China's Internet giant Tencent Holdings Ltd is buying a stake in the country's second-largest online retailer in order to boost its competitive advantage in mobile Internet against its rival Alibaba Group Holding Ltd, the country's dominant player in e-commerce.
Shenzhen-based Tencent said on Monday it is injecting about $215 million in cash and its self-run e-commerce units into JD.com Inc for a 15 percent pre-IPO stake in the online retailer.
The deal, which comes ahead of JD's listing in the United States for $1.5 billion, is the latest in the rapidly growing Internet sector in China.
Under the strategic partnership inked by the two Internet companies, Beijing-based JD will gain access to tap into Tencent's significant mobile and Internet user base.
For its part, Tencent, whose dominating mobile messaging app WeChat has more than 600 million accounts, is expected to use JD's e-commerce services to turn WeChat into a super gateway to gain subscribers in the era of mobile Internet, said analysts.
"Our strategic partnership with JD will not only extend our presence in the fast-growing physical goods e-commerce market, but will also allow us to better develop our enabling services such as payment, public accounts and performance-based advertising network," Martin Lau, president of Tencent, said in a statement on Monday.
According to the arrangement, Lau will join JD as the company's board of directors. Tencent will subscribe at an IPO price for an additional 5 percent of JD on a post-IPO basis.
The competitive environment in China, where 500 million people have access to the Internet through mobile devices, has sparked a buying spree among homegrown Web titans. Citi Research has forecast that the big three - Baidu Inc, Tencent and Alibaba - will drive Internet-related deals to a record this year.
Compared with Tencent's previous two strategic investments - one in taxi-booking application Didi Dache, the other in restaurant-rating and group-buying service provider Dianping - the company's stake in JD is in a different class, one that could completely change the makeup of not only e-commerce but China's entire mobile Internet sector.

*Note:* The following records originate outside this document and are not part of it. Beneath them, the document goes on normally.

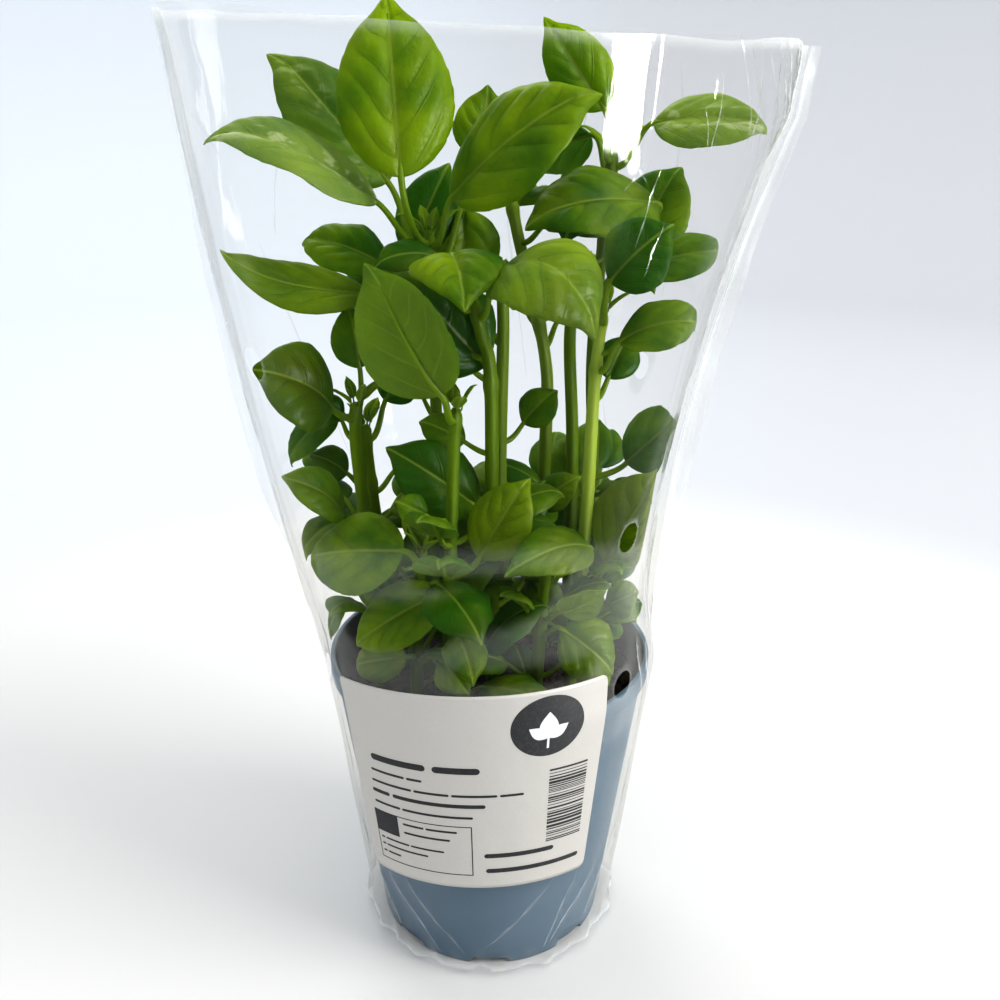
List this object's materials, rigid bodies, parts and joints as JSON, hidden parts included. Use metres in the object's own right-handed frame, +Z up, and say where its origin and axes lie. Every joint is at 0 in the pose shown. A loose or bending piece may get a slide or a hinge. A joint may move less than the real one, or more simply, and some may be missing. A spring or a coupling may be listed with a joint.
{
  "type": "potted basil plant in a film sleeve",
  "caption": "Potted kitchen herb with broad glossy leaves, in a tapered plastic pot, standing inside a clear film sleeve with a plain paper label.",
  "frame": {"origin": "on the pot's axis, on the face of the foot ring that the pot stands on", "axes": "+Z up along the pot's axis, -Y towards the label, which is the front, and +X to the right of someone who faces the label"},
  "size_m": [0.2024, 0.169, 0.3371],
  "materials": {
    "pot_plastic": "moulded slate blue, satin",
    "peat": "moist dark crumbs",
    "stem": "pale green, slightly ribbed, satin",
    "leaf": "fresh green, puffed between sunken veins, waxy",
    "film": "clear, thin, crinkled, high gloss",
    "label_paper": "white coated paper with plain dark bars"
  },
  "bodies": {
    "root": {"pot": "pot_plastic", "soil": "peat", "stem_tall_left": "stem", "leaf_tall_left_1": "leaf", "leaf_tall_left_2": "leaf", "leaf_tall_left_3": "leaf", "leaf_tall_left_4": "leaf", "leaf_tall_left_5": "leaf", "leaf_tall_left_6": "leaf", "leaf_tall_left_7": "leaf", "leaf_tall_left_8": "leaf", "stem_middle": "stem", "leaf_middle_1": "leaf", "leaf_middle_2": "leaf", "leaf_middle_3": "leaf", "leaf_middle_4": "leaf", "stem_middle_tall": "stem", "leaf_middle_tall_1": "leaf", "stem_front": "stem", "leaf_front_1": "leaf", "leaf_front_2": "leaf", "leaf_front_3": "leaf", "leaf_front_4": "leaf", "stem_left": "stem", "leaf_left_1": "leaf", "leaf_left_2": "leaf", "leaf_left_3": "leaf", "leaf_left_4": "leaf", "stem_left_twin": "stem", "leaf_left_twin_1": "leaf", "leaf_left_twin_2": "leaf", "leaf_left_twin_3": "leaf", "stem_back": "stem", "leaf_back_1": "leaf", "leaf_back_2": "leaf", "leaf_back_3": "leaf", "stem_right_back": "stem", "leaf_right_back_1": "leaf", "leaf_right_back_2": "leaf", "stem_right": "stem", "leaf_right_1": "leaf", "leaf_right_2": "leaf", "leaf_right_3": "leaf", "leaf_right_4": "leaf", "stem_tall_right": "stem", "leaf_tall_right_1": "leaf", "leaf_tall_right_2": "leaf", "leaf_tall_right_3": "leaf", "leaf_tall_right_4": "leaf", "leaf_tall_right_5": "leaf", "stem_low_left": "stem", "leaf_low_left_1": "leaf", "leaf_low_left_2": "leaf", "leaf_low_left_3": "leaf", "stem_low_right": "stem", "leaf_low_right_1": "leaf", "leaf_low_right_2": "leaf", "leaf_low_right_3": "leaf", "sleeve": "film", "label": "label_paper"}
  },
  "joints": []
}
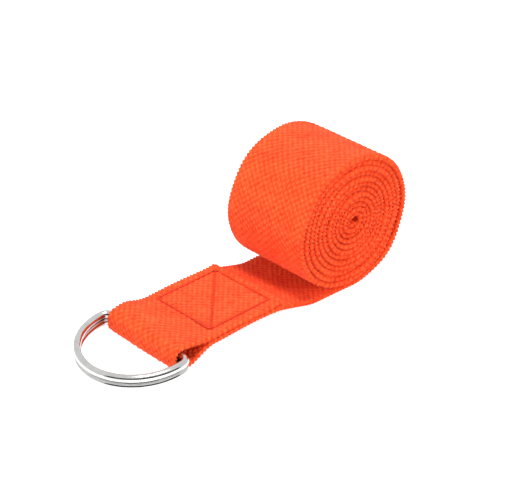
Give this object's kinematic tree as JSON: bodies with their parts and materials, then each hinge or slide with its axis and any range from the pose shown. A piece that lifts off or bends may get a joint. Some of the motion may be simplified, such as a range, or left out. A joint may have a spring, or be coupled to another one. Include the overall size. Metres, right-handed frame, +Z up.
{
  "type": "stretching strap",
  "caption": "Rolled cotton webbing strap with two D-rings held in a folded, box-stitched loop at one end.",
  "frame": {"origin": "on the flat underside of the strap, below the middle of the roll, midway across the width", "axes": "X along the strap with the D-rings at -X, Y across the webbing's width and along the roll's axis, +Z up from the surface that the strap lies on"},
  "size_m": [0.1482, 0.0496, 0.058],
  "materials": {
    "webbing": "woven cotton, matt",
    "thread": "twisted sewing thread",
    "ring_metal": "polished plating"
  },
  "bodies": {
    "roll": {"webbing_roll": "webbing", "webbing_tail": "webbing"},
    "sewn_end": {"webbing_lap": "webbing", "webbing_flap": "webbing", "webbing_loop": "webbing", "needle_thread": "thread", "bobbin_thread": "thread"},
    "upper_ring": {"d_ring_upper": "ring_metal"},
    "lower_ring": {"d_ring_lower": "ring_metal"}
  },
  "joints": [
    {"name": "tail_flex", "type": "hinge", "parent": "roll", "child": "sewn_end", "pos_m": [-0.023, 0, 0.00293], "axis": [0, 1, 0], "range_deg": [0, 50]},
    {"name": "upper_ring_swing", "type": "hinge", "parent": "sewn_end", "child": "upper_ring", "pos_m": [-0.089, 0, 0.007], "axis": [0, 1, 0], "range_deg": [0, 165]},
    {"name": "lower_ring_swing", "type": "hinge", "parent": "sewn_end", "child": "lower_ring", "pos_m": [-0.089, 0, 0.0037], "axis": [0, 1, 0], "range_deg": [-150, 0]}
  ]
}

"It is clear that Tencent aims to build its WeChat into a super gateway in mobile Internet," said Lu Zhenwang, an independent Internet expert and the chief executive officer of the Shanghai-based Wanqing Consultancy.
"Its investment in both Didi Dache and Dianping has allowed Tencent to embed the two companies' applications into its WeChat platform, which can help Tencent tap into offline business and build up its status as a powerful mobile payment provider," Lu said.

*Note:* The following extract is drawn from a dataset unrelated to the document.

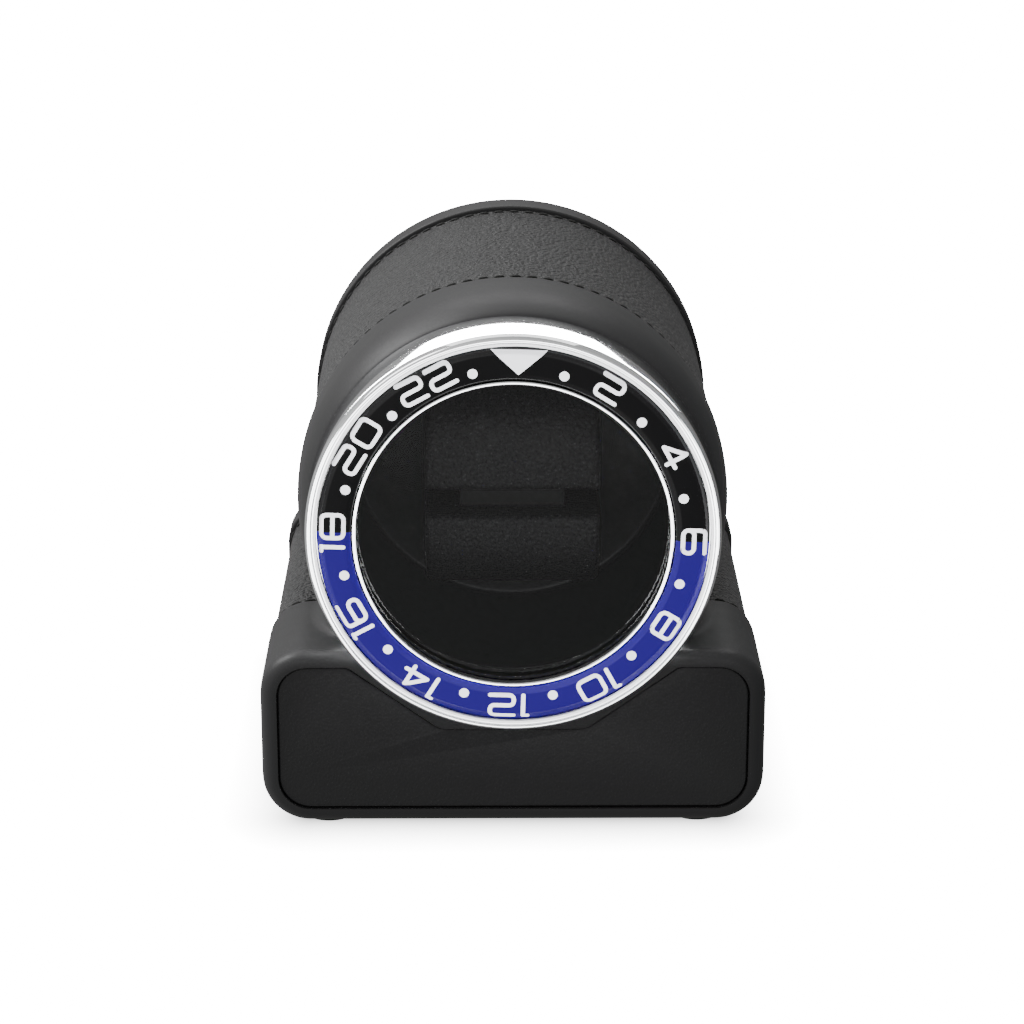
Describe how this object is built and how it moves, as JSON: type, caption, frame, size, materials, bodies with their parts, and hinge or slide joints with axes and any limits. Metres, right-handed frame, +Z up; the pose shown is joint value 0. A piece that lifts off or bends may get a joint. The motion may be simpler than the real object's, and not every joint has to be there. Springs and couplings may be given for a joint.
{
  "type": "watch winder",
  "caption": "Single watch winder: leather-wrapped drum on a moulded base, twist-off window cap with a 24-hour bezel, and a motor-driven cup holding a watch cushion.",
  "frame": {"origin": "on the resting surface, below the middle of the case", "axes": "-Y out of the front window, +Z up, +X to the right seen from the front"},
  "size_m": [0.114, 0.12, 0.1202],
  "materials": {
    "soft_touch": "soft-touch matte black",
    "panel": "fine-grained matte black",
    "leather": "black pebbled leather, stitched along both edges",
    "pad_leather": "soft black leather",
    "plastic": "matte black",
    "gloss": "gloss black",
    "chrome": "polished",
    "insert": "gloss enamel, black above and blue below, white hour numbers",
    "glass": "clear",
    "rubber": "matte",
    "steel": "satin",
    "brass": "satin",
    "nylon": "white nylon",
    "cell": "plain sleeve",
    "board": "green lacquer",
    "led": "clear green"
  },
  "bodies": {
    "housing": {"front_frame": "soft_touch", "front_panel": "panel", "leather_wrap": "leather", "inner_shell": "plastic", "rear_frame": "soft_touch", "base_plate": "plastic", "foot_1": "rubber", "foot_2": "rubber", "foot_3": "rubber", "foot_4": "rubber", "rear_cover": "plastic", "rear_screw_1": "steel", "rear_screw_2": "steel", "rear_screw_3": "steel", "rear_screw_4": "steel", "bayonet_socket": "plastic", "drum_liner": "plastic", "bulkhead": "plastic", "bearing_outer_race": "steel", "bearing_cage": "brass", "motor_gearbox": "steel", "motor_body": "steel", "motor_screw_1": "steel", "motor_screw_2": "steel", "battery_tray": "plastic", "battery_left": "cell", "battery_right": "cell", "contact_spring_left": "steel", "contact_spring_right": "steel", "contact_plate_left": "steel", "contact_plate_right": "steel", "circuit_board": "board", "controller_chip": "plastic", "selector_switch": "plastic", "dc_jack": "plastic", "status_led": "led"},
    "cap_seal": {"window_gasket": "rubber"},
    "window_cap": {"bezel_ring": "chrome", "bezel_insert": "insert", "trim_ring": "chrome", "window_glass": "glass", "cap_carrier": "gloss"},
    "rotor": {"rotor_cup": "gloss", "rotor_gear": "nylon", "rotor_shaft": "steel", "bearing_inner_race": "steel", "shaft_clip": "steel"},
    "pinion": {"motor_pinion": "brass"},
    "cushion": {"cushion_core": "plastic", "cushion_upper_pad": "pad_leather", "pad_spring_1": "steel", "pad_spring_2": "steel"},
    "lower_pad": {"cushion_lower_pad": "pad_leather"},
    "selector": {"selector_knob": "gloss"},
    "power_slider": {"power_switch": "gloss"},
    "door": {"battery_door": "plastic"}
  },
  "joints": [
    {"name": "cap_pull", "type": "slide", "parent": "housing", "child": "cap_seal", "axis": [0, -1, 0], "range_m": [0, 0.06]},
    {"name": "cap_turn", "type": "hinge", "parent": "cap_seal", "child": "window_cap", "pos_m": [0, 0, 0.0712], "axis": [0, 1, 0], "range_deg": [0, 30]},
    {"name": "rotor_spin", "type": "hinge", "parent": "housing", "child": "rotor", "pos_m": [0, 0, 0.0712], "axis": [0, 1, 0], "continuous": true},
    {"name": "pinion_spin", "type": "hinge", "parent": "housing", "child": "pinion", "pos_m": [0, 0, 0.1012], "axis": [0, 1, 0], "continuous": true},
    {"name": "cushion_pull", "type": "slide", "parent": "rotor", "child": "cushion", "axis": [0, -1, 0], "range_m": [0, 0.018]},
    {"name": "pad_squeeze", "type": "slide", "parent": "cushion", "child": "lower_pad", "axis": [0, 0, 1], "range_m": [0, 0.005], "stiffness_N_per_m": 300, "deforming": ["pad_spring_1", "pad_spring_2"]},
    {"name": "selector_turn", "type": "hinge", "parent": "housing", "child": "selector", "pos_m": [0.018, 0.056, 0.018], "axis": [0, 1, 0], "range_deg": [0, 150]},
    {"name": "power_slide", "type": "slide", "parent": "housing", "child": "power_slider", "axis": [1, 0, 0], "range_m": [0, 0.004]},
    {"name": "door_drop", "type": "slide", "parent": "housing", "child": "door", "axis": [0, 0, -1], "range_m": [0, 0.03]}
  ],
  "couplings": [
    {"joint": "pinion_spin", "follows": "rotor_spin", "ratio": -4}
  ]
}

"But to turn WeChat into a mobile e-commerce platform, no one can do a better job than JD," he added.
According to the Hangzhou-based China e-Business Research Center, Alibaba's Tmall accounted for 50.1 percent of China's business-to-consumer market in 2013, and JD ranked second, with 22.4 percent.
The combination of JD's more than 100 million users and WeChat's more than 600 million accounts makes an ideal mobile e-commerce team, analysts said.
"The move will not only shake Alibaba's No 1 position in e-commerce, but also its leading position in mobile payment," said Lu.
But Alibaba has time to fight back if it chooses its strategy properly, said Lu Jingyu, an analyst with iResearch Consulting Group.
According to Lu, JD will serve as a powerful catalyst to speed WeChat's transformation from a social tool to an e-commerce platform, but the effect won't kick in for another few years.
"To form a new habit for users take a long time. If Alibaba can make the right move, it can still change the situation. But the clock is certainly ticking," she said.